(EXERCISE): Exactly the lines from the start of the data through the line containing "rough, 0.14, DYE)" should be output, with both ends kept and nothing added.

━━━━━ SOURCE DATA

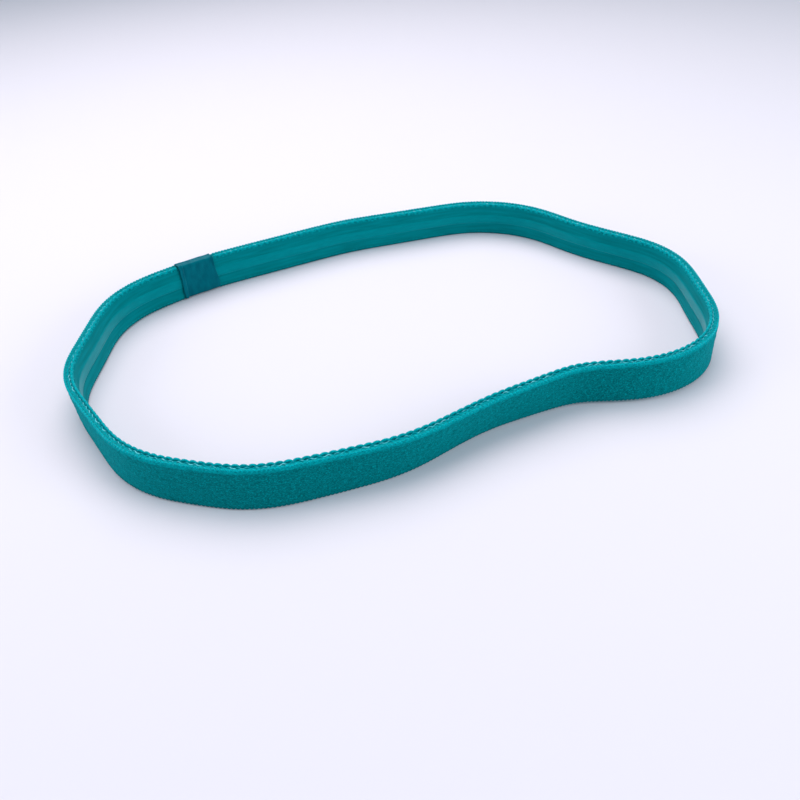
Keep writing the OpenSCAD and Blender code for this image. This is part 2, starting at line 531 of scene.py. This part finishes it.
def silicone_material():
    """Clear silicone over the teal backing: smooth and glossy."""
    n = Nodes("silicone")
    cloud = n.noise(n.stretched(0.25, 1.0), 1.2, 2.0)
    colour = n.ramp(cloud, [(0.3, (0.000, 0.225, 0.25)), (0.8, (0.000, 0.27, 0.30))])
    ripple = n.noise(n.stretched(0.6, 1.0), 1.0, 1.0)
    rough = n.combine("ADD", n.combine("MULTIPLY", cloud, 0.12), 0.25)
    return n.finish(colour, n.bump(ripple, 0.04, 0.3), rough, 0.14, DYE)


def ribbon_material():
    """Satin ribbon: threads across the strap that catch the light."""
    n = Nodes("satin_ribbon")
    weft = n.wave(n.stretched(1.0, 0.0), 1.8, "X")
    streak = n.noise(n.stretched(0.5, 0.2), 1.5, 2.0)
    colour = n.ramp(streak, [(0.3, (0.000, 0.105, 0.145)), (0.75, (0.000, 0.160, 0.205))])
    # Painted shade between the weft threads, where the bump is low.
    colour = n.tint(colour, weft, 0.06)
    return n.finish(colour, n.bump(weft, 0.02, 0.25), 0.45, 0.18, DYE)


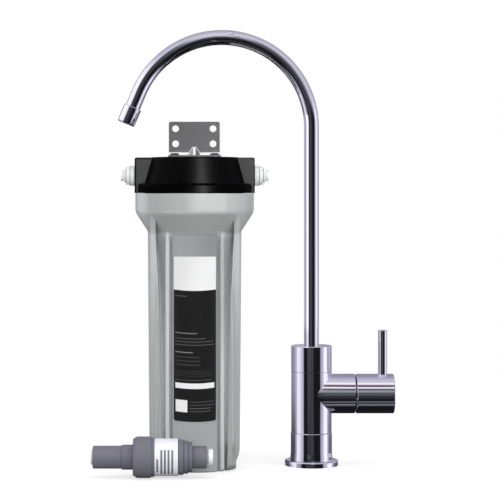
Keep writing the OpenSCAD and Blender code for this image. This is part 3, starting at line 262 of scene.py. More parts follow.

━━━━━━━━━━

(EXERCISE RESULT):
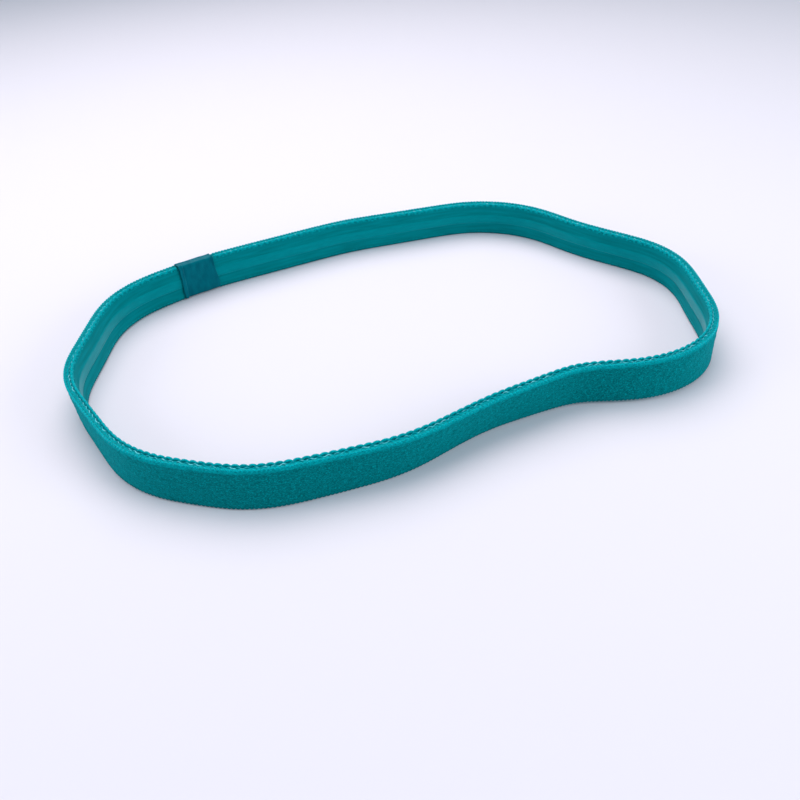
Keep writing the OpenSCAD and Blender code for this image. This is part 2, starting at line 531 of scene.py. This part finishes it.
def silicone_material():
    """Clear silicone over the teal backing: smooth and glossy."""
    n = Nodes("silicone")
    cloud = n.noise(n.stretched(0.25, 1.0), 1.2, 2.0)
    colour = n.ramp(cloud, [(0.3, (0.000, 0.225, 0.25)), (0.8, (0.000, 0.27, 0.30))])
    ripple = n.noise(n.stretched(0.6, 1.0), 1.0, 1.0)
    rough = n.combine("ADD", n.combine("MULTIPLY", cloud, 0.12), 0.25)
    return n.finish(colour, n.bump(ripple, 0.04, 0.3), rough, 0.14, DYE)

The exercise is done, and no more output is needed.